Du côté de l’offre, le principal facteur a été l’augmentation des importations de gaz naturel liquéfié (GNL). Le principal fournisseur a été les États-Unis, qui sont devenus le premier exportateur mondial de GNL. Selon l’Agence d’information sur l’énergie, près des deux tiers des exportations américaines de GNL au cours du premier semestre de 2022 étaient destinées à l’UE et au Royaume-Uni.
Ces expéditions ont été rendues possibles par une augmentation significative de la capacité d’importation de l’UE et du Royaume-Uni, qui devrait augmenter d’un tiers d’ici 2024 par rapport à 2021. Les pays européens ont réactivé le développement d’installations de regazéification auparavant en sommeil dans les terminaux existants, et ils ont procédé à des mises à niveau depuis l’invasion de l’Ukraine par la Russie.

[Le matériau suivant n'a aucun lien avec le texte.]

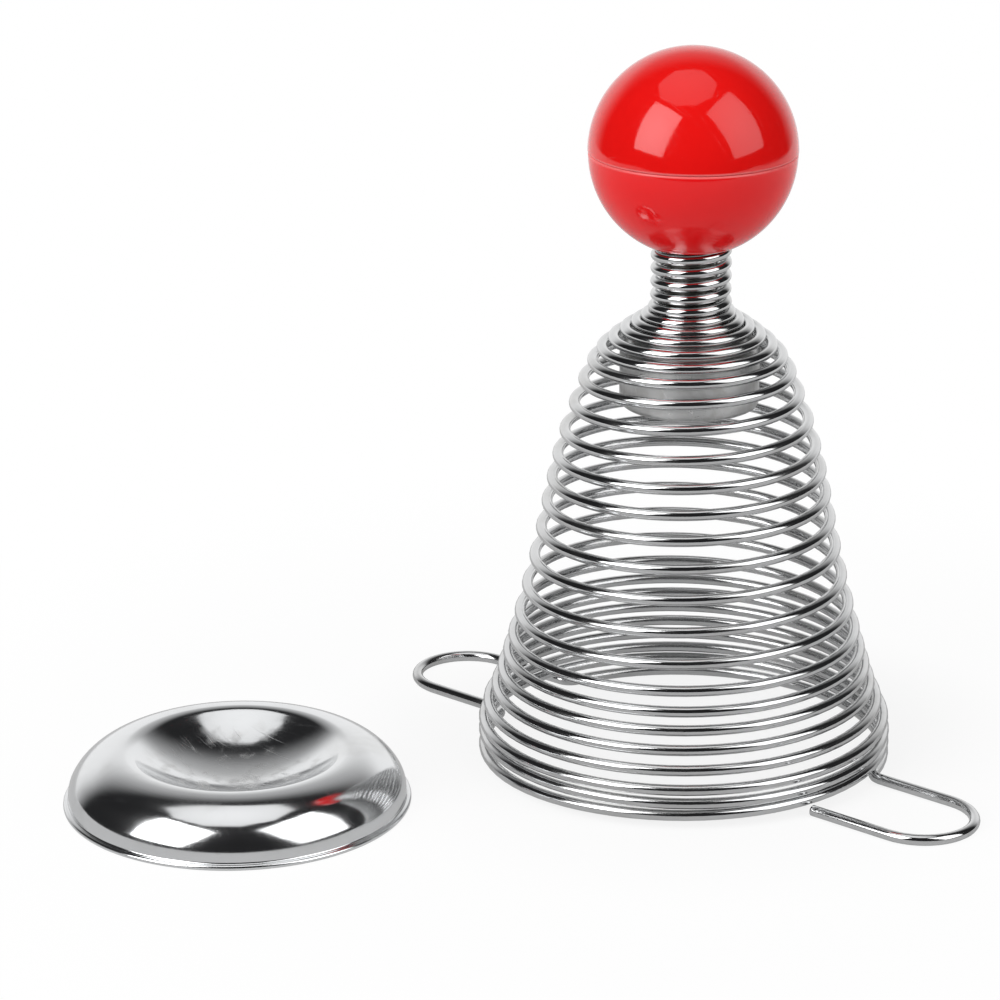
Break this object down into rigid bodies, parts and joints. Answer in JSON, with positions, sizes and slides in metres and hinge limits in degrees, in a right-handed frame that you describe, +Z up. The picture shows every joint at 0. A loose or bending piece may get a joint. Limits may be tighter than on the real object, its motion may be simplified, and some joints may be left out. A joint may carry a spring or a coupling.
{
  "type": "spring nutcracker",
  "caption": "Spring nutcracker: a bell-shaped coil of polished steel wire with finger loops, a glossy red ball knob carrying the striker, and a separate pressed steel nut dish.",
  "frame": {"origin": "on the table, under the middle of the whole footprint of the bell, its finger loops and the dish beside it", "axes": "+Z up along the bell's axis, +X along the line of the two finger loops, so the dish stands towards -X and -Y"},
  "size_m": [0.1134, 0.1128, 0.1063],
  "materials": {
    "wire_steel": "polished",
    "striker_steel": "satin",
    "bolt_steel": "satin",
    "dish_steel": "polished",
    "knob_red": "gloss"
  },
  "bodies": {
    "bell": {"bell_spring": "wire_steel"},
    "head": {"ball_upper_half": "knob_red", "ball_lower_half": "knob_red", "striker": "striker_steel", "spacer_sleeve": "bolt_steel", "bolt_washer": "bolt_steel", "draw_bolt": "bolt_steel"},
    "dish": {"nut_dish": "dish_steel"}
  },
  "joints": [
    {"name": "head_pull", "type": "slide", "parent": "bell", "child": "head", "axis": [0, 0, 1], "range_m": [-0.014, 0.08], "stiffness_N_per_m": 15.6, "springref_m": 0.0259, "deforming": ["bell_spring"]},
    {"name": "dish_lift", "type": "slide", "parent": "bell", "child": "dish", "axis": [0, 0, 1], "range_m": [0, 0.06]}
  ]
}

Un répit pour passer l’hiver
L’impact de la baisse des coûts du gaz, du ralentissement de la demande et du recours accru aux alternatives est particulièrement visible sur les prix de l’électricité, qui se sont effondrés. Par exemple, les prix allemands, qui ont grimpé à 700 euros par MWh en août, ont plongé la semaine dernière en territoire négatif. Cela signifie que les producteurs ont dû payer les consommateurs pour écouler leur production d’électricité.
Alors, où en est l’Europe maintenant ?
À mon avis, quelle que soit l’évolution du prix du gaz naturel, l’Europe a bénéficié d’un répit bien nécessaire pour passer l’hiver. Bien que la récession soit toujours probable avec le resserrement de la politique de la BCE, il y a peu de chance qu’elle soit grave. Néanmoins, cela ne signifie pas que l’Europe doit se reposer sur ses lauriers, car des problèmes pourraient survenir.
Sur le plan politique, ces développements serviront à renforcer la détermination de l’Europe face à l’agression russe. Le perdant est manifestement Vladimir Poutine. Non seulement il doit faire face à des troupes russes dépassées par la résistance ukrainienne sur le champ de bataille, mais il voit également s’effondrer sa stratégie visant à forcer l’Ukraine et l’Europe à endurer un hiver rigoureux. En effet, il semble que le temps printanier de l’Europe pourrait être l’hiver du mécontentement de Poutine.